Residential buildings containing two to four individual dwelling units in the city may request to opt out of the city’s trash service for one year at a time by completing and submitting an opt-out form provided by the Warsaw Street Department’s office.

Another part of the ordinance states that beginning July 1, 2021, “vegetative matter resulting from landscaping maintenance may be set out for garbage collection. Grass clippings, leaves and other vegetative matter must be containerized in biodegradable paper lawn bags or refuse storage containers. In the fall, leaves will be collected by the city street department loose or in biodegradable paper lawn bags during the fall collection season.”

Mayor Joe Thallemer started the discussion on the trash fee ordinance by reviewing how the property tax circuit breakers have affected the city’s finances.

“Creation of the user fee for curbside waste pick-up has been a recommendation from our financial consultants for several years. It’s primarily the result of continued historical increases of circuit breaker credits which results in losses, lost revenue and subsequent downward trend in our reserves. That’s something that’s been going on really since this whole thing started,” Thallemer said.

In 2011, he said circuit breaker losses for the city were about $308,000, or about 3%. He said the projections have that almost tripling to 2022 to possibly $948,000. “So, obviously, that’s a concern we’ve got. Many communities have much larger circuit breaker losses. I think ours are just finally catching up. Many larger communities have mostly anywhere from 25 to 50% circuit breaker losses,” he said.

Warsaw has been relatively fortunate, he said, but over time it just continues to increase.

“But property tax revenues are just not keeping up with the demand for service, and the answer is clearly the circuit breaker tax losses,” Thallemer said.

Circuit breakers began with full impact in 2010, he said. In 2007, before circuit breakers, 80% of the city’s budget was funded by property tax. In 2021, that’s dropped down to 56%.

Street Superintendent Dustin Dillon then gave a 14-minute presentation on refuse collection in Warsaw.

He said some of the issues with refuse collection are the rising costs, cans left out on the street, large item pickups, keeping alleys clean and maintained, trash route mapping, efficiency of service and the flexibility of doing things in-house. Some of the proactive measures the Street Department has taken to combat those issues include having the street sweeping crew run a day behind the trash route; awareness tags; using a bigger truck for large item pickups; keeping alleys clean; rerouting traffic maps; and using the one-armed truck.
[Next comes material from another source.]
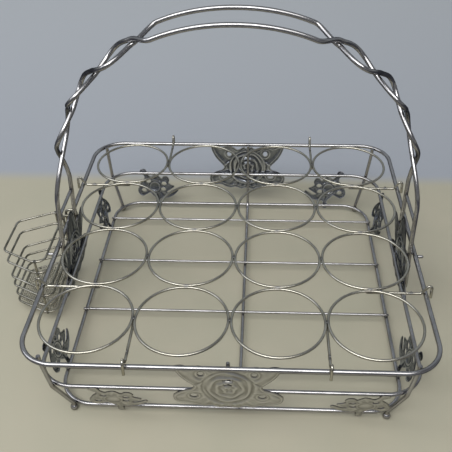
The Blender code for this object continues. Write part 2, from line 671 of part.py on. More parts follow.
def build_flower_plates(group, cutters):
    """A flower plate in the middle of each wall, against the middle frame's outer side."""
    boss = (ROSETTE_R, ROSETTE_HEIGHT, ROSETTE_OVAL, ROSETTE_SHARES, ROSETTE_SIDES)
    at_middle = MIDDLE_HALF + MIDDLE_WIRE / 2 + SEAT_GAP + PLATE_THICKNESS / 2
    rise = RIM_Z - MIDDLE_Z
    front_rim = RIM_HALF - RIM_WIRE / 2 - SEAT_GAP - PLATE_THICKNESS / 2
    side_rim = LEG_X_RIM - HANDLE_WIRE / 2 - SEAT_GAP - PLATE_THICKNESS / 2
    walls = (("front", 0, 0, front_rim, FLOWER_BELOW_RING),
             ("right", 1, 0, side_rim, SIDE_FLOWER_BELOW_RING),
             ("rear", 2, -REAR_FLOWER_SHIFT, front_rim, FLOWER_BELOW_RING),
             ("left", 3, 0, side_rim, SIDE_FLOWER_BELOW_RING))
    for wall, quarter, along, at_rim, below in walls:
        lean = atan2(at_rim - at_middle, rise)
        height = RING_Z - below
        out = at_middle + (height - MIDDLE_Z) * (at_rim - at_middle) / rise
        top = (below + SIDE_TOP_ABOVE_RING) / cos(lean) if quarter % 2 else 0
        matrix = wall_matrix(quarter, along, height, out, lean)
        name = "flower_plate_" + wall
        plate = add_plate(name, flower_outline(top), flower_holes(), boss, Vector(), matrix, group,
                          cutters)
        slots = []
        for share, half_turn in zip(ROSETTE_SLOT_SHARES, ROSETTE_SLOT_TURNS):
            slot = outline_curve(name + "_slot", rosette_slot(share * ROSETTE_R, half_turn), [],
                                 3 * ROSETTE_HEIGHT)
            slots.append(to_mesh(place(name + "_slot", slot, group, PLATE_FINISH, matrix)))
        combine(plate, slots, cutters, "DIFFERENCE")


def build_leaf_plates(group, cutters):
    """Two leaf plates on each wall, against the middle and base frames."""
    half_w, half_h = LEAF_WIDTH / 2, LEAF_HEIGHT / 2
    outline = [(x * half_w, y * half_h) for x, y in LEAF_SHARES]
    size = (LEAF_HOLE_SIZE_SHARES[0] * half_w, LEAF_HOLE_SIZE_SHARES[1] * half_h)
    holes = [oval_hole((x * half_w, y * half_h), size) for x, y in LEAF_HOLE_SHARES]
    boss = (LEAF_BOSS_R, LEAF_BOSS_HEIGHT, 1, DOME_SHARES, LEAF_BOSS_SIDES)
    boss_spot = Vector((LEAF_BOSS_SHARES[0] * half_w, LEAF_BOSS_SHARES[1] * half_h, 0))
    clear = MIDDLE_WIRE / 2 + SEAT_GAP + PLATE_THICKNESS / 2
    lean = atan2(MIDDLE_HALF - BASE_HALF, MIDDLE_Z - BASE_Z)
    height = (MIDDLE_Z + BASE_Z) / 2
    out = (MIDDLE_HALF + BASE_HALF) / 2 + clear / cos(lean)
    walls = (("front", 0, FRONT_LEAF_SHIFT), ("right", 1, 0), ("rear", 2, 0), ("left", 3, 0))
    for wall, quarter, shift in walls:
        for number, side in ((1, -1), (2, 1)):
            matrix = wall_matrix(quarter, side * LEAF_OFFSET + shift, height, out, lean, side > 0)
            add_plate(f"leaf_plate_{wall}_{number}", outline, holes, boss, boss_spot, matrix,
                      group, cutters)


def basket_corners(inset=0.0):
    """Corners of a basket loop in plan, from the tray's side out to the left and back."""
    half_in, half_out = BASKET_INNER_HALF - inset, BASKET_OUTER_HALF - inset
    inner, shoulder = -(BASKET_INNER + inset), -(BASKET_INNER + BASKET_SHOULDER)
    outer = -(BASKET_OUTER - inset)
    plan = ((inner, -half_in), (inner, half_in), (shoulder, half_in), (outer, half_out),
            (outer, -half_out), (shoulder, -half_in))
    return [(x, y + BASKET_Y) for x, y in plan]


def build_basket(group, cutters):
    """The basket's cage and floor, and two wires that hang it over the rim beside a handle leg."""
    top_z = RING_Z - BASKET_BELOW_RING
    bottom_z = top_z - BASKET_DEPTH
    loops = []
    for number, share in enumerate(LOOP_DROP_SHARES):
        height = top_z - BASKET_DEPTH * share
        corners = [Vector((x, y, height)) for x, y in basket_corners()]
        points = rounded_path(corners, BASKET_CORNER, BASKET_CORNER_STEPS, closed=True)
        loops.append(add_wire(f"basket_loop_{number + 1}", points, BASKET_WIRE, group, BASKET_FINISH,
                              closed=True))
    posts = []
    for side in (-1, 1):
        x = -(BASKET_INNER + BASKET_UPRIGHT_INSET)
        y = BASKET_Y + side * (BASKET_INNER_HALF + BASKET_WIRE / 5)
        ends = [Vector((x, y, bottom_z - BASKET_WIRE)), Vector((x, y, top_z + BASKET_WIRE))]
        posts.append(add_wire("basket_post", ends, BASKET_WIRE, group, BASKET_FINISH))
    cage, *rest = [to_mesh(piece) for piece in posts + loops]
    cage.name = "basket_cage"
    combine(cage, rest, cutters, "UNION")

    plate_z = bottom_z + BASKET_WIRE / 2 + SEAT_GAP + PLATE_THICKNESS / 2
    slots = []
    for index in range(SLOT_COUNT):
        y = BASKET_Y + (index - (SLOT_COUNT - 1) / 2) * SLOT_PITCH
        x = -(BASKET_INNER + BASKET_OUT / 2)
        half_l, half_w = SLOT_LENGTH / 2, SLOT_WIDTH / 2
        slots.append([(x - half_l, y - half_w), (x + half_l, y - half_w), (x + half_l, y + half_w),
                      (x - half_l, y + half_w)])
    floor = outline_curve("basket_floor", basket_corners(BASKET_WIRE + SEAT_GAP), slots)
    to_mesh(place("basket_floor", floor, group, BASKET_FINISH, Matrix.Translation((0, 0, plate_z))))

    outside = -(BASKET_INNER - (BASKET_WIRE + HANGER_WIRE) / 2 - SEAT_GAP)
    crest = RIM_Z + (RIM_WIRE + HANGER_WIRE) / 2 + SEAT_GAP
    for name, side in (("basket_hanger_front", -1), ("basket_hanger_rear", 1)):
        y = leg_spread(RIM_Z) + side * HANGER_PITCH / 2
        corners = [Vector((outside, y, bottom_z)), Vector((outside, y, crest)),
                   Vector((-LEG_X_RIM, y, crest)), Vector((-LEG_X_RIM, y, RIM_Z - HANGER_TAIL))]
        add_wire(name, rounded_path(corners, HANGER_BEND, BEND_STEPS), HANGER_WIRE, group, BASKET_FINISH)


def main():
    """Build the whole rack."""
    clear_scene()
    group = make_collection("water_cup_rack")
    cutters = make_collection("cutters")
    build_frames(group)
    build_struts(group)
    build_floor(group)
    build_handle(group)
    build_pegs(group)
    build_flower_plates(group, cutters)
    build_leaf_plates(group, cutters)
    build_rings(group)
    build_hooks(group)
    build_basket(group, cutters)


main()
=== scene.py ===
"""Water cup rack: a welded stainless wire tray with a lift-off grid of cup rings, a carrying
handle of two crossing wires, stamped flower and leaf plates, and a small hang-on basket.

Blender 4.5, metres, +Z up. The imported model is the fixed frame; this script gives it its looks.
"""

import json
import logging
from dataclasses import dataclass, field
from enum import Enum
from functools import cached_property, partial
from math import atan2, cos, exp, pi, radians, sin, sqrt, tan

import bmesh
import bpy
import numpy as np
from mathutils import Matrix, Vector
from mathutils.geometry import delaunay_2d_cdt
from mathutils.kdtree import KDTree

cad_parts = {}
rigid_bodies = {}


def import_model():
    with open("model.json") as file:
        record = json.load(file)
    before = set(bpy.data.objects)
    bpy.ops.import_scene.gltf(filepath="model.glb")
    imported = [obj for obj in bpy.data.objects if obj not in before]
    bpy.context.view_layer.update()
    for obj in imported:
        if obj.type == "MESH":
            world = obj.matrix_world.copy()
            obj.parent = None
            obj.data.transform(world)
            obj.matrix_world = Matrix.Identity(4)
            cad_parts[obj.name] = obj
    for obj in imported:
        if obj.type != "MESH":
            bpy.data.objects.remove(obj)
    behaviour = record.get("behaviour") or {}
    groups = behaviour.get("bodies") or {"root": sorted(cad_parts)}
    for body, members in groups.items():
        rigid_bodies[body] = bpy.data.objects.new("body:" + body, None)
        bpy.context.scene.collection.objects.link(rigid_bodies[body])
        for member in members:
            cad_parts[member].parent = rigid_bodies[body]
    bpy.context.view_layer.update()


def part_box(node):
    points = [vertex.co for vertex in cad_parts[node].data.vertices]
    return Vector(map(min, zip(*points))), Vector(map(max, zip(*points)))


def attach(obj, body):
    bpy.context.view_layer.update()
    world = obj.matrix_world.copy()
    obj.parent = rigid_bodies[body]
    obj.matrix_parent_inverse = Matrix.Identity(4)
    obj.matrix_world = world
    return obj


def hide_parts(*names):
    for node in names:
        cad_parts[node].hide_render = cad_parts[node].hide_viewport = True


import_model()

LOG = logging.getLogger("water_cup_rack")
MM = 0.001
PHOTO_PIXELS = 452
LONGEST_CHORD = 2.4 * MM
Path = list[Vector]
Node = bpy.types.Node


class Body(Enum):
    """The three bodies of the rack."""

    FRAME = "frame"
    RING_GRID = "ring_grid"
    BASKET = "basket"


class Slot(Enum):
    """Material slots of the record."""

    BRIGHT_WIRE = "bright_wire"
    RING_WIRE = "ring_wire"
    STAMPED_PLATE = "stamped_plate"
    BASKET_WIRE = "basket_wire"


class Wall(Enum):
    """The four walls of the tray, by their quarter turn about Z."""

    FRONT = 0
    RIGHT = 1
    REAR = 2
    LEFT = 3


# Finishes


def linear(code: str) -> tuple[float, float, float, float]:
    """Turn an sRGB hex colour such as "#a0a4a8" into linear red, green and blue, and an alpha of 1."""
    parts = [int(code[index:index + 2], 16) / 255 for index in (1, 3, 5)]
    return (*(part / 12.92 if part <= 0.04045 else ((part + 0.055) / 1.055) ** 2.4 for part in parts), 1.0)


def connect(node: Node, inputs: dict) -> Node:
    """Give inputs of a node their values and links.

    Args:
        node: The node.
        inputs: By the input's name or number, its value or source; a node stands for its first output.

    Returns:
        The same node.
    """
    for key, value in inputs.items():
        source = value.outputs[0] if isinstance(value, Node) else value
        if isinstance(source, bpy.types.NodeSocket):
            node.id_data.links.new(source, node.inputs[key])
        else:
            node.inputs[key].default_value = source
    return node


def add_node(tree: bpy.types.NodeTree, kind: str, inputs: dict | None = None, **settings) -> Node:
    """Add a node with its settings, values and links.

    Args:
        tree: Tree that takes the node.
        kind: Type name of the node.
        inputs: Value or source of each input, as connect takes them.
        settings: Attributes of the node itself.

    Returns:
        The new node.
    """
    node = tree.nodes.new(kind)
    for name, value in settings.items():
        setattr(node, name, value)
    return connect(node, inputs or {})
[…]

The Street Department has been pushing the paper bags for a while now, Dillon said. The ordinance mentions the paper bags, and he said his department has already bought a number of them. For composting, there can’t be any plastic bags at all, and getting rid of them and moving to composting will cut down on the department’s grinding costs. Dillon said the department spends about $40,000 a year on grinding leaves, brush, etc. The money saved on the grinding costs will be used to purchase the paper bags for residences – five per residence per month.
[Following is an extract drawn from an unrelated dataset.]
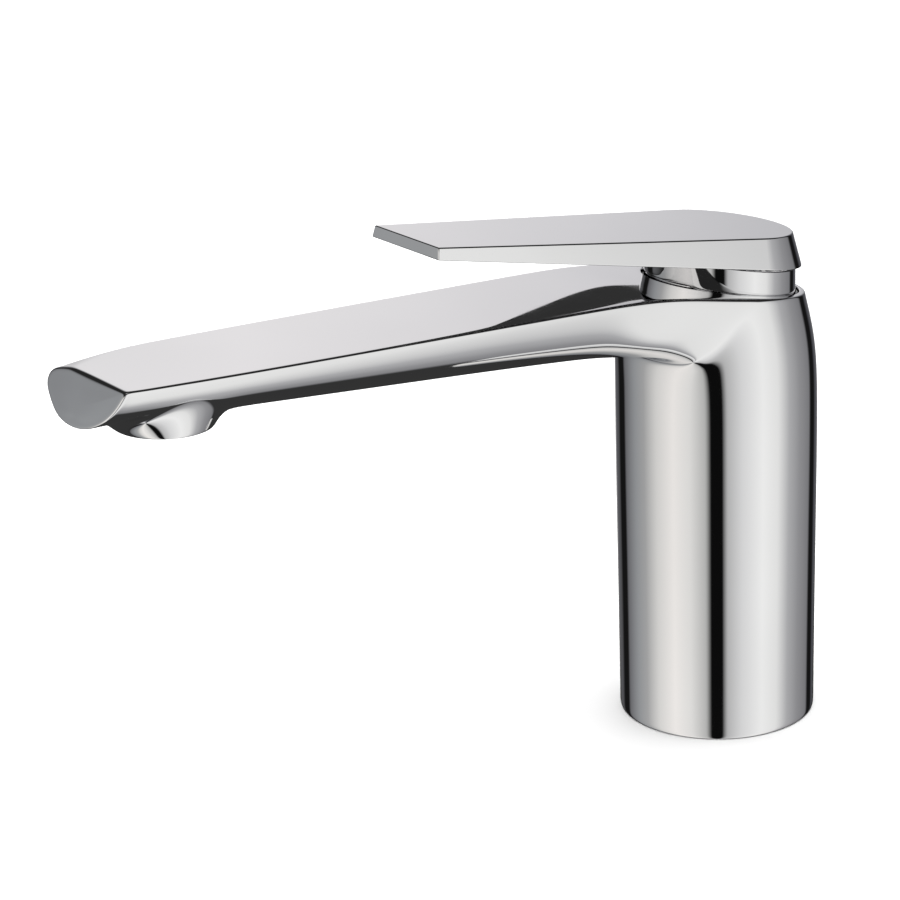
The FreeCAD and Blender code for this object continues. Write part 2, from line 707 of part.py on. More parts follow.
def make_retaining_ring():
    """The spring clip in the rotor's groove, open at the back."""
    body = new_body("collar_retaining_ring", "axisBack")
    ring(body, "Ring", "clipGrooveRadius + 0.02", "clipRadius", "clipBottom", "clipTop - 0.02")
    gap = new_sketch(body, "Gap", "XY_Plane", "clipTop + 1")
    draw_rectangle(gap, "0 - 2.5", "0", "2.5", "clipRadius + 2")
    cut(body, "Opening", gap)
    return body


# ---- lever --------------------------------------------------------------------------------------

def draw_lever_outline(sketch, radius, back, half_width, length):
    """A round heel and two straight sides that close in on a square tip."""
    heel, tip = size_of(radius), Vector(size_of(half_width), -size_of(length), 0)
    centre = Vector(0, size_of(back), 0)
    reach = (tip - centre).Length
    start = math.atan2(tip.y - centre.y, tip.x) + math.acos(heel / reach)
    end = math.pi - start
    touch = centre + Vector(heel * math.cos(start), heel * math.sin(start), 0)
    opposite = Vector(-touch.x, touch.y, 0)
    corner = Vector(-tip.x, tip.y, 0)
    circle = Part.Circle(centre, Vector(0, 0, 1), heel)
    arc = sketch.addGeometry(Part.ArcOfCircle(circle, start, end))
    far = sketch.addGeometry(Part.LineSegment(opposite, corner))
    front = sketch.addGeometry(Part.LineSegment(corner, tip))
    near = sketch.addGeometry(Part.LineSegment(tip, touch))
    sketch.addConstraint(Sketcher.Constraint("Tangent", arc, 2, far, 1))
    sketch.addConstraint(Sketcher.Constraint("Coincident", far, 2, front, 1))
    sketch.addConstraint(Sketcher.Constraint("Coincident", front, 2, near, 1))
    sketch.addConstraint(Sketcher.Constraint("Tangent", near, 2, arc, 1))
    bind(sketch, "DistanceX", arc, 3, "0")
    bind(sketch, "DistanceY", arc, 3, back)
    bind(sketch, "DistanceX", front, 1, "0 - " + half_width)
    bind(sketch, "DistanceY", front, 1, "0 - " + length)
    bind(sketch, "DistanceX", front, 2, half_width)
    bind(sketch, "DistanceY", front, 2, "0 - " + length)
    held = sketch.addConstraint(Sketcher.Constraint("Radius", arc, heel))
    sketch.setExpression("Constraints[%d]" % held, linked(radius))


def loft(body, name, kind, sections, straight=True):
    added = body.newObject("PartDesign::" + kind, body.Name + name)
    added.Profile = sections[0]
    added.Sections = sections[1:]
    added.Ruled = straight
    doc.recompute()
    return added


def make_lever_handle():
    body = new_body("lever_handle")
    under = new_sketch(body, "Under", "XY_Plane", "leverUnderHeight", "0 - leverUnderTilt")
    draw_lever_outline(under, "leverUnderRadius", "leverUnderBack", "leverUnderTipHalf",
                       "leverUnderLength")
    top = new_sketch(body, "Top", "XY_Plane", "leverTopHeight", "0 - leverTopTilt")
    draw_lever_outline(top, "leverTopRadius", "leverTopBack", "leverTopTipHalf", "leverTopLength")
    loft(body, "Blade", "AdditiveLoft", [under, top])
    mouth = new_sketch(body, "CavityMouth", "XY_Plane", "leverUnderHeight - 0.02",
                       "0 - leverUnderTilt")
    draw_circle(mouth, "0", "leverUnderBack", "leverCavityRadius")
    ceiling = new_sketch(body, "CavityCeiling", "XY_Plane", "leverTopHeight - leverWall",
                         "0 - leverTopTilt")
    draw_circle(ceiling, "0", "leverTopBack", "leverCavityTopRadius")
    loft(body, "Cavity", "SubtractiveLoft", [mouth, ceiling])
    hub = new_sketch(body, "Hub", "XY_Plane", "hubBottom")
    draw_circle(hub, "0", "axisBack", "hubRadius")
    pad_up(body, "HubBoss", hub, "hubStock - hubBottom")
    square = new_sketch(body, "Square", "XY_Plane", "hubBottom")
    half = "(spindleHalf + socketClearance)"
    draw_rectangle(square, "0 - " + half, "axisBack - " + half, half, "axisBack + " + half)
    cut(body, "SpindleSocket", square, "spindleTop + 0.1 - hubBottom", upward=True)
    screw = new_sketch(body, "ScrewHole", "XZ_Plane", "0 - axisBack")
    draw_circle(screw, "0", "screwHeight", "screwRadius")
    cut(body, "ScrewBore", screw)
    return body


def make_rod(label, start, end, radius):
    """A plain round piece along Y, at the height of the handle's screw."""
    body = new_body(label)
    sketch = new_sketch(body, "Section", "XZ_Plane", "0 - (%s)" % start)
    draw_circle(sketch, "0", "screwHeight", radius)
    rod = pad_up(body, "Rod", sketch, "%s - (%s)" % (end, start))
    rod.Reversed = True
    doc.recompute()
    return body


def make_handle_screw():
    """The grub screw that holds the lever on the spindle, with a hexagon socket."""
    body = make_rod("handle_screw", "screwStart", "screwStart + screwLength",
                    "screwRadius - screwClearance")
    socket = new_sketch(body, "Socket", "XZ_Plane", "0 - screwStart - screwLength")
    corners = []
    for turn_index in range(6):
        angle = math.radians(60 * turn_index)
        corners.append((round(1.44 * math.cos(angle), 4),
                        "screwHeight + %.4f" % (1.44 * math.sin(angle))))
    draw_polygon(socket, corners)
    cut(body, "HexSocket", socket, "2", upward=True)
    return body


def make_screw_cover():
    return make_rod("screw_cover", "coverStart", "coverEnd", "screwRadius - screwClearance")


# ---- aerator ------------------------------------------------------------------------------------

def make_aerator_shell():
    body = new_body("aerator_shell", "0 - outletReach")
    turn(body, "Shell", [("shellLipRadius", "shellBottom"), ("shellRadius", "shellBottom"),
                         ("shellRadius", "shellTop"), ("shellBoreRadius", "shellTop"),
                         ("shellBoreRadius", "shellLipTop"), ("shellLipRadius", "shellLipTop")])
    notch = new_sketch(body, "Notch", "XY_Plane", "shellBottom")
    draw_rectangle(notch, "shellLipRadius + 0.5", "0 - 0.8", "shellRadius + 1", "0.8")
    first = cut(body, "KeyNotch", notch, "0.7", upward=True)
    repeat(body, "KeyNotches", first, 8)
    return body


def make_flow_insert():
    """The plastic honeycomb: a disc with a centre hole and two rings of holes."""
    body = new_body("aerator_flow_insert", "0 - outletReach")
    radius = "shellBoreRadius - 0.1"
    turn(body, "Disc", [("0", "shellLipTop + 0.05"), (radius, "shellLipTop + 0.05"),
                        (radius, "insertTop"), ("0", "insertTop")])
    centre = new_sketch(body, "CentreHole", "XY_Plane", "insertTop + 1")
    draw_circle(centre, "0", "0", "insertHoleRadius")
    cut(body, "CentreBore", centre)
    for number, (distance, count) in enumerate(((2.3, 6), (4.6, 12))):
        sketch = new_sketch(body, "Hole%d" % number, "XY_Plane", "insertTop + 1")
        draw_circle(sketch, str(distance), "0", "insertHoleRadius")
        first = cut(body, "Bore%d" % number, sketch)
        repeat(body, "Bores%d" % number, first, count)
    return body


def make_aerator_screen():
    body = new_body("aerator_screen", "0 - outletReach")
    radius = "shellBoreRadius - 0.1"
    turn(body, "Disc", [("0", "screenBottom"), (radius, "screenBottom"), (radius, "screenTop"),
                        ("0", "screenTop")])
    for number, (distance, count) in enumerate(((2.0, 6), (4.0, 12), (6.0, 18))):
        sketch = new_sketch(body, "Hole%d" % number, "XY_Plane", "screenTop + 1")
        draw_circle(sketch, str(distance), "0", "insertHoleRadius")
        first = cut(body, "Bore%d" % number, sketch)
        repeat(body, "Bores%d" % number, first, count)
    return body


def make_flow_regulator():
    body = new_body("flow_regulator", "0 - outletReach")
    ring(body, "Ring", "regulatorRadius - 3.5", "regulatorRadius", "screenTop + 0.05",
         "regulatorTop")
    return body


def make_aerator_washer():
    body = new_body("aerator_washer", "0 - outletReach")
    ring(body, "Ring", "washerInner", "washerOuter", "shellTop", "washerTop")
    return body


def check_document():
    for item in doc.Objects:
        if "Invalid" in item.State or "Error" in item.State:
            raise RuntimeError("%s did not recompute: %s" % (item.Name, item.State))


def write_parts(bodies):
    os.makedirs("parts", exist_ok=True)
    for body in bodies:
        shape = body.Shape
        if shape.isNull() or not shape.isValid():
            raise RuntimeError("%s has no valid shape" % body.Label)
        shape.exportStep("parts/%s.step" % body.Label)
        box = shape.BoundBox
        print("%-24s %9.1f mm3  y %.1f..%.1f  z %.1f..%.1f" % (body.Label, shape.Volume, box.YMin,
                                                              box.YMax, box.ZMin, box.ZMax))


fill_sheet()
MAKERS = [make_body_casting, make_base_seal, make_cartridge_base, make_port_seals,
          make_cartridge_housing, make_fixed_disc, make_moving_disc, make_disc_carrier, make_rotor,
          make_pivot_pin, make_spindle, make_cartridge_nut, make_limit_ring, make_guide_ring,
          make_trim_collar, make_retaining_ring, make_lever_handle, make_handle_screw,
          make_screw_cover, make_aerator_shell, make_flow_insert, make_aerator_screen,
          make_flow_regulator, make_aerator_washer]
parts = [make() for make in MAKERS]
doc.recompute()
check_document()
write_parts(parts)
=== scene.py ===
import math

import bmesh
import bpy
from mathutils import Matrix, Vector


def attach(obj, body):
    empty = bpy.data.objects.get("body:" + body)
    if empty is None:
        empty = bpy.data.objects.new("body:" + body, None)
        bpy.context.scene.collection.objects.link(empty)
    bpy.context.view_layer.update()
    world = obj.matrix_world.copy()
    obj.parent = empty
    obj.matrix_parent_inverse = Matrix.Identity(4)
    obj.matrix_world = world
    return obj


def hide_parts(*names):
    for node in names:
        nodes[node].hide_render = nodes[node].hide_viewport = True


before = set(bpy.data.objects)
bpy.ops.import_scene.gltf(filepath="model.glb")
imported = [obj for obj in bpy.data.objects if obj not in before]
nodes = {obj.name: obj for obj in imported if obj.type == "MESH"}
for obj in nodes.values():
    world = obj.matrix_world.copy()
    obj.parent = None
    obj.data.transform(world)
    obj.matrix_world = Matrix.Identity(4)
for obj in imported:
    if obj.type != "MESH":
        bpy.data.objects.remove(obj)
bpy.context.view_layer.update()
millimetre = 0.001
print("frame loaded:", len(nodes), "parts")


# camera: it looks down on the spout and the lever from in front and from the +X side
cameraPlan = {
    "position": (0.616186, -0.520359, 0.355972),  # metres
    "heading": 54.611,  # degrees round from +Y
    "dip": 19.508,
    "roll": -1.736,
    "lens": 134.73,
    "sensor": 36.0,
    "clip": (0.05, 20.0),
}


def placeCamera(plan):
    data = bpy.data.cameras.new("studioCamera")
    data.lens = plan["lens"]
    data.sensor_width = plan["sensor"]
    data.clip_start, data.clip_end = plan["clip"]
    camera = bpy.data.objects.new("studioCamera", data)
    bpy.context.scene.collection.objects.link(camera)
    camera.matrix_world = (
        Matrix.Translation(plan["position"])
        @ Matrix.Rotation(math.radians(plan["heading"]), 4, "Z")
        @ Matrix.Rotation(math.radians(90 - plan["dip"]), 4, "X")
        @ Matrix.Rotation(math.radians(plan["roll"]), 4, "Z")
    )
    bpy.context.scene.camera = camera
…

Dillon presented a slide with the 2020 disposal fees. Trash pick-up expenses includes $20,000 a year for fuel; $60,000 for tires, repairs, maintenance; $65,714.29 for two main garbage trucks; $31,404.34 for trash carts; $152,820 for landfill fees; $238,983.90 for employee wages with benefits. Yard waste expenses include $7,500 for fuel; $8,000 for tires, repairs, maintenance; $10,000 for two main follow trucks; $39,836 for grinding fees; $14,663.20 for grapple truck; and $131,386.09 for employee wages with benefits. The total of the household trash, yard waste and $135,168 for recycling is $915,475.82.

Back in 2008, he said, they were about $735,000 in cost for refuse. He said now the city is at over $915,000 per year. In 2008, there were 3,906 trash stops but close to 4,600 now.

After Thallemer went through the ordinance with the Council, the three members of the Council’s trash fee committee – Jerry Frush, Josh Finch and Mike Klondaris - spoke.

“I know we sat and talked this over for a long time, and we tried to do our citizens of Warsaw the best that we could do. We felt that if we tried to hire somebody from out of town to come in, such as Fort Wayne had done – if you see the newspapers you can see what happened over there. They just don’t get the good, 100% efficient service that we get. I think we get the greatest service of any local areas around,” Frush said.

Klondaris said they “thought of almost every option that we could.” With property taxes staying low, he said the $8 a month was a “win-win” and not an excessive fee to “have a white-glove trash service, yard waste pickup, leaf pickup in the fall and recycling.”

Finch echoed Frush’s and Klondaris’ comments and said it came down to what was best for the city.

Councilwoman Diane Quance asked, “With our goal of $12 by July 2025, what amount of revenue are we estimating that will raise by then?” She said she knew the city wouldn’t know exactly but asked for an estimate or goal.

Thallemer said they figured out it was a little over $16 per dwelling unit per month to provide the service, so beginning at $8 for the first year was only charging about half that. In 2025, the $12 a month still wasn’t reaching the full cost for the city, and “who knows what the costs will do” between now and then, he said.

When Thallemer opened up the meeting for public comments, no one spoke up at the meeting or texted in for or against the ordinance. Resident Jamal Smith asked why they were being held to five bags a month, but Dillon said they could have more than five bags of yard waste, but the city was only providing five paper bags a month.

After Klondaris made a motion to accept the ordinance on first reading and Frush seconded it, Council President Jack Wilhite thanked the committee and said the city needs to maintain its services. “I’m a person who believes smaller government is better government. The closer you get your government to the people, the better government you’re going to have,” he said.

The Council then voted 7-0 to approve the ordinance on first reading.